Recently I had a student come into my office, start talking about a problem he was having. He talked about the problem, then he begin to sort out his dilemma, followed this by identifying holes in his solution, then plugging those holes, and then he left. He gave me little opportunity to do anything more than say “hmmmm”. He called back later in the day to thank me for listening.
Talking, listening, engaging, it’s all part of the lecturer’s experience as much as it is the student experience.
And a little humour doesn’t hurt…
What does “higher education” mean? What do you think of when you hear the term “academia”? When someone mentions a higher education college or university what do you think of?
What answers did you come up with – learning, teaching, students, ………….. or research?
Apparently, by focusing on the teaching aspect, I’m not up there in the valued and appreciated realms. The Times tells me that ‘driving excellence’ is in research and not in teaching. Generation of new knowledge carries more status than the joy of passing on this knowledge to others. Who decides this, who’s calling the shots? The UK HEA seems to suggest that senior managers in a third level institution care a lot about teaching but their academics don’t seem to believe them, citing promotions as being very much driven by research achievements.

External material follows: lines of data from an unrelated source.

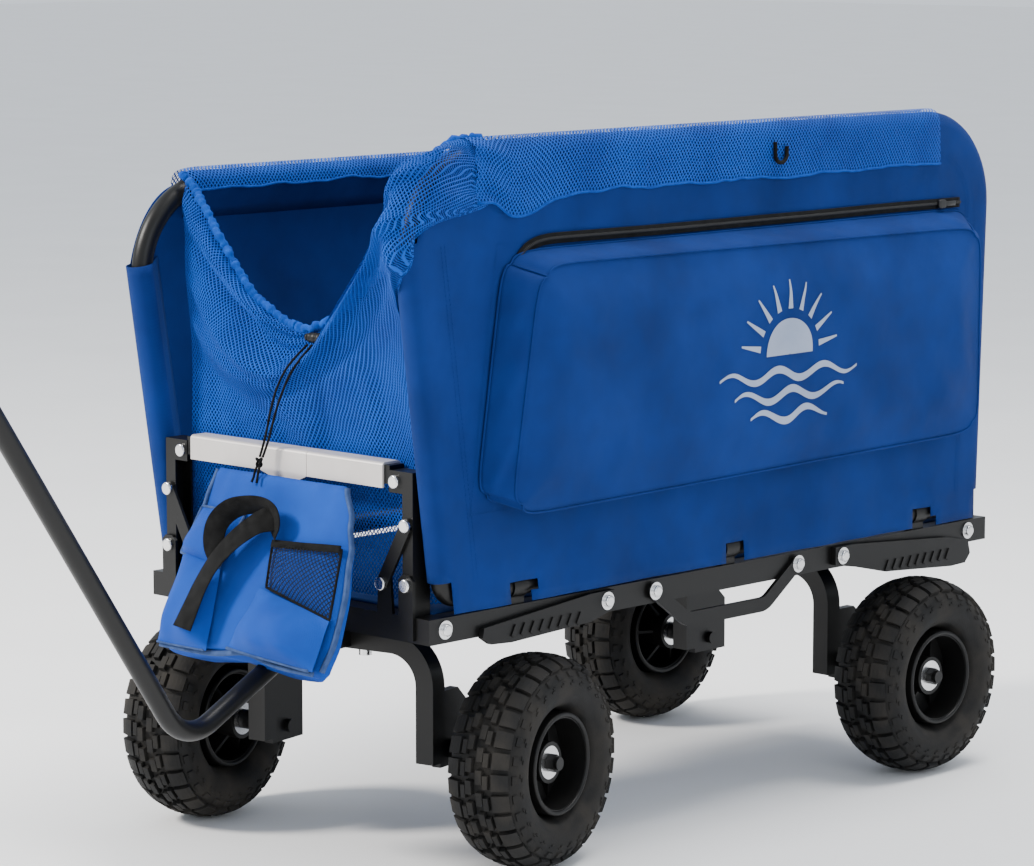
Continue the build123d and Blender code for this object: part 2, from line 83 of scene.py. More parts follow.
def smooth(low, high, value):
    """0 below low, 1 above high, and an even curve between."""
    share = min(max((value - low) / (high - low), 0.0), 1.0)
    return share * share * (3 - 2 * share)


def mix(a, b, share):
    return a * (1 - share) + b * share


def rumple(x, y, z, size, seed=0.0):
    """Smooth noise from -1 to 1 with bumps of about that size."""
    return noise.noise(Vector((x / size + seed, y / size - seed, z / size + 3.7 * seed)))


# ---------------------------------------------------------------- materials
class Look:
    """Builds one node material; the shader's sockets take plain values, the nodes take the detail."""

    def __init__(self, name, **sockets):
        self.material = bpy.data.materials.new(name)
        self.material.use_nodes = True
        self.nodes = self.material.node_tree.nodes
        self.links = self.material.node_tree.links
        self.shader = self.nodes["Principled BSDF"]
        for socket, value in sockets.items():
            self.shader.inputs[socket.replace("_", " ")].default_value = value
        self.place = self.nodes.new("ShaderNodeTexCoord")

    def node(self, kind, values=None, **settings):
        made = self.nodes.new("ShaderNode" + kind)
        for key, value in settings.items():
            setattr(made, key, value)
        for key, value in (values or {}).items():
            if isinstance(value, bpy.types.NodeSocket):
                self.links.new(value, made.inputs[key])
            else:
                made.inputs[key].default_value = value
        return made

    def math(self, operation, first, second=0.0):
        return self.node("Math", {0: first, 1: second}, operation=operation).outputs[0]

    def noise(self, scale, detail=3.0, coords="Object"):
        values = {"Vector": self.place.outputs[coords], "Scale": scale, "Detail": detail}
        return self.node("TexNoise", values).outputs["Fac"]

    def ramp(self, factor, low, high, dark, light):
        made = self.node("ValToRGB", {"Fac": factor})
        for element, at, colour in zip(made.color_ramp.elements, (low, high), (dark, light)):
            element.position = at
            element.color = colour
        return made.outputs["Color"]

    def along(self, x, y, coords="UV"):
        """How far a point lies along a direction of its surface, in turns."""
        made = self.node("VectorMath", {0: self.place.outputs[coords], 1: (x, y, 0)},
                         operation="DOT_PRODUCT")
        return made.outputs["Value"]

    def to(self, socket, output):
        self.links.new(output, self.shader.inputs[socket])

    def bump(self, height, distance, strength=1.0, under=None):
        values = {"Height": height, "Distance": distance, "Strength": strength}
        if under is not None:
            values["Normal"] = under
        return self.node("Bump", values).outputs["Normal"]


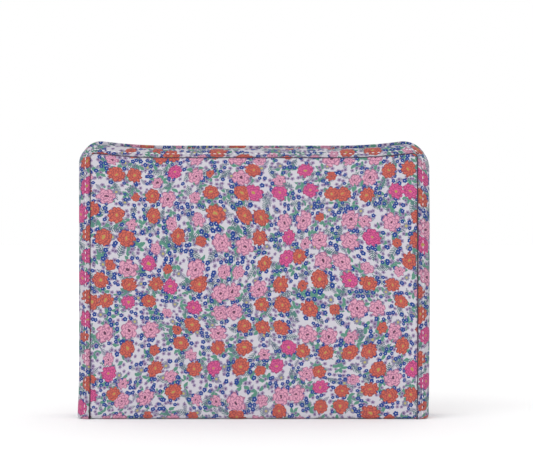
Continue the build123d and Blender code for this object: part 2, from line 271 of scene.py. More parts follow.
def makePrint():
    # the whole print as one group: a vector in millimetres in, a colour out
    scatter, rosette, leaf = makeScatter(), makeRosette(), makeLeaf()
    group, start, end = newGroup("flowerPrint", [("Vector", "Vector")], [("Color", "Color")])
    colour = {name: hexColour(value) for name, value in printColours.items()}
    colours = {"data_type": "RGBA"}

    def add(kind, settings, links):
        return addNode(group, kind, settings, links)

    # a slow wander so that no rows of flowers show
    flat = {"noise_dimensions": "2D"}
    place = start.outputs[0]
    drift = add("TexNoise", flat, {"Vector": place, "Scale": 1 / 75, "Detail": 0.0})
    centred = add("VectorMath", "SUBTRACT", (drift.outputs[1], (0.5, 0.5, 0.5)))
    wander = add("VectorMath", "MULTIPLY_ADD", (centred, (14, 14, 0), place))
    # and a quick one, which gives the larger motifs their hand-drawn edges
    shake = add("TexNoise", flat, {"Vector": place, "Scale": 1 / 3.4, "Detail": 1.0})
    unsteady = add("VectorMath", "SUBTRACT", (shake.outputs[1], (0.5, 0.5, 0.5)))

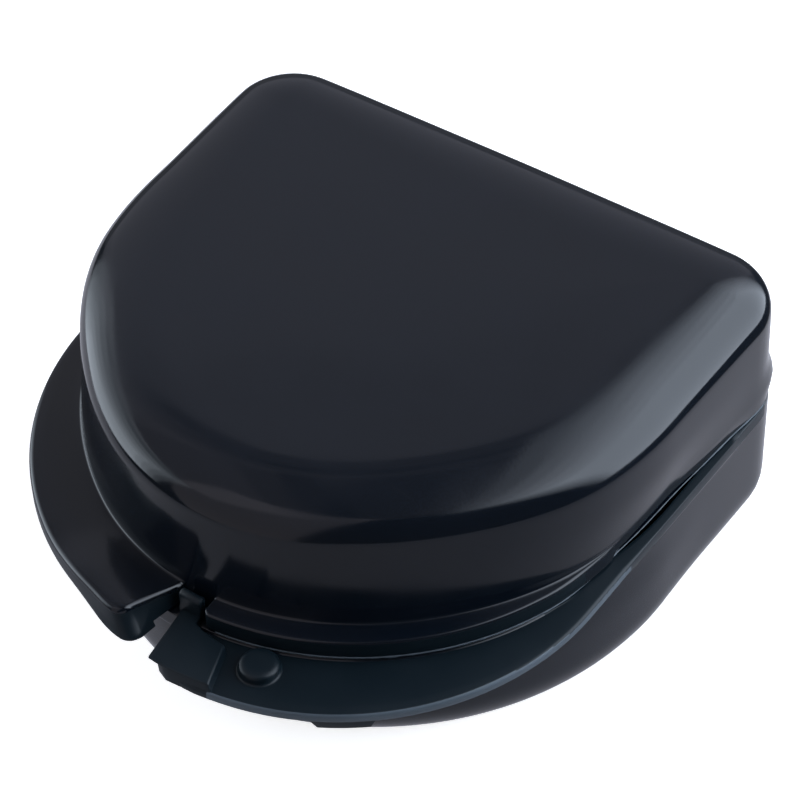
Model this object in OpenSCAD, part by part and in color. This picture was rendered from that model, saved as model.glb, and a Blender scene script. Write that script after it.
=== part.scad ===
// Mouthguard case: two D-shaped shells hinged at the back, each with half of a finger flange at the front.
// X runs across the case, the hinge is at +Y, the rounded nose at -Y, and the case rests on the plane z = 0.

/* [Shells] */
// Width of each shell across its rear corners
body_w = 76; // [66:1:90]
// Depth of each shell from the back wall to the nose
body_d = 68.5; // [60:0.5:84]
// Height of the base shell, from the face it rests on up to its mouth
base_h = 19.7; // [14:0.1:26]
// Height of the lid shell, from its mouth up to its flat top
lid_h = 18.1; // [14:0.1:26]
// Thickness of the walls, the floor and the roof
wall_t = 1.8; // [1.2:0.1:2.6]
// Radius of the rear corners, seen from above
corner_r = 8.5; // [8:0.5:12]
// Radius of the rounding between walls and roof
edge_r = 6.2; // [4:0.1:7]
// Radius of the nose, seen from above
nose_r = 34; // [30:0.5:36]
// Lean of the moulded walls, from the mouth to the start of the rounding
lean = 0.2; // [0.1:0.05:0.4]
// Gap between the mouths of the closed shells
mouth_gap = 0.3; // [0.3:0.05:0.5]

/* [Rim] */
// Reach of the rim beyond the nose of the shell
rim_reach = 2.4; // [1.5:0.1:3]
// Height of the rim above the mouth
rim_h = 2.45; // [1.8:0.05:3.5]
// Radius of the rim's nose, seen from above
rim_nose_r = 36; // [33:0.5:37]

/* [Base flange] */
// Reach of the base flange beyond the nose of the shell
base_reach = 10; // [8:0.5:12]
// Radius of the base flange at the nose, seen from above
base_flange_r = 42; // [39:0.5:44]
// Step from the base's mouth down to its flange
flange_drop = 0.25; // [0.2:0.05:0.6]
// Radius of the flange's free corner, seen from above
base_corner_r = 1.2; // [0.6:0.1:2]

/* [Lid flange] */
// Reach of the lid flange beyond the nose of the shell
lid_reach = 7.7; // [6:0.1:9]
// Radius of the lid flange at the nose, seen from above
lid_flange_r = 38; // [36:0.5:40]
// Thickness of the skirt round the lid flange
skirt_t = 1.2; // [0.8:0.1:1.8]
// Distance from the middle of the case to the end of the lid flange
lid_flange_end = 1.4; // [1:0.1:2.5]
// Radius of the lid flange's free corner, seen from above
lid_corner_r = 2.2; // [1:0.1:3]

/* [Finger pads] */
// Thickness of the flange plates
flange_t = 1.3; // [1:0.1:1.8]
// Width of the thick pad at the inner end of each flange
pad_w = 7.6; // [5:0.1:9]
// Rise of the base's pad above its flange
base_pad_h = 1.2; // [0.8:0.1:1.6]
// Drop of the lid's pad below the lid's mouth
lid_pad_h = 1; // [0.5:0.1:1.4]
// Clearance between a pad or the latch tongue and the rim of the other shell
pad_clear = 0.5; // [0.4:0.05:0.8]

/* [Latch] */
// Width of the latch tongue
tongue_w = 3; // [2:0.1:4]
// Thickness of the latch tongue
tongue_t = 1.2; // [0.8:0.1:1.6]
// Height of the latch tongue above the base's mouth
tongue_h = 3.4; // [2.6:0.1:4.5]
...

Who is doing the learning – the academics in their research. Who’s doing the teaching – the academics when they can squeeze it in. Where do students fit in? Knowledge and pushing the frontiers of uncovering and discovering knowledge need to be constant and research is the way to do this. On the other hand, where do researchers begin their learning – by being students in a class of fellow students. If they didn’t have this opportunity would they have become successful researchers?If their lecturers didn’t pass on their learning and research achievements to them, would they have thrived as researchers?
Its time to pass learning back to the learners. Teaching must be valued and considered on par with research activities. Otherwise, we risk losing out on budding researchers of the future, and why would we want that?